Pourtant, "l'abbé Pierre était tellement bien, il a aidé les miséreux toute sa vie", martèle Danielle. "Qu'on le laisse reposer en paix", lâche Ginette Guillon. Cette habitante de Bastia en pèlerinage à Lourdes secoue la tête, le visage fermé, et fustige "des dénonciations calomnieuses". Selon Ginette, ces informations "n'auraient pas dû être publiées" afin de ne pas entacher la mémoire de cette "sainte personne" qu'elle "admire" et "qui n'a fait que du bien". Ginette aussi donne régulièrement à la Fondation Abbé Pierre et ne compte "en aucun cas arrêter".

En tenue de pèlerine, jupe, t-shirt et chapeau blancs ainsi qu'un foulard rouge autour du cou, Claire, étudiante de 18 ans, se dirige vers les robinets d'où jaillit l'eau bénite. Elle ne remet "absolument pas en cause la parole de victimes", tout en jugeant que les accusations, si elles s'avèrent être "véridiques", ne seraient "pas étonnantes" au vu du nombre de membres du clergé accusés d'agressions sexuelles.

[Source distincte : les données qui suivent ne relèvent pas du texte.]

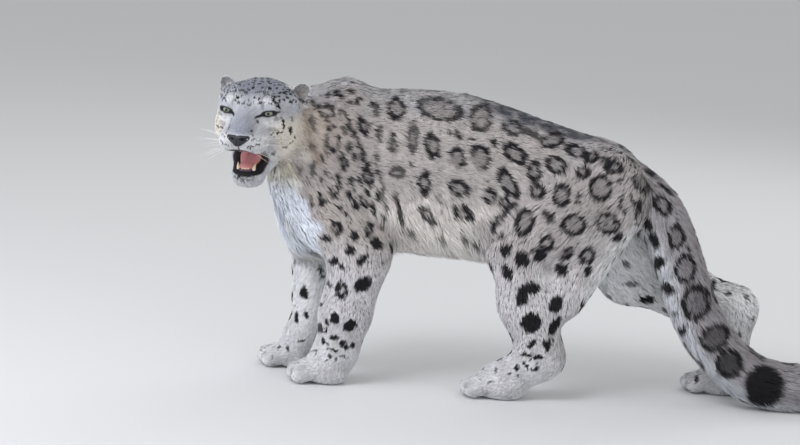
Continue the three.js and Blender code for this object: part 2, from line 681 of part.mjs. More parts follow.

Pour la jeune femme, "il faut séparer l'homme de la foi" et ne pas associer la religion aux actes dont l'Abbé Pierre est accusé. "Tous les chrétiens ne sont pas accusés de viol", souligne la jeune fille. "Je ne sais pas, personnellement, s'il l'a fait, mais il y en a plein qui le font", regrette Brigitte Guillaume, touriste française installée aux Etats-Unis et venue visiter Lourdes. "Ce ne sera pas le premier ni le dernier", soupire-t-elle.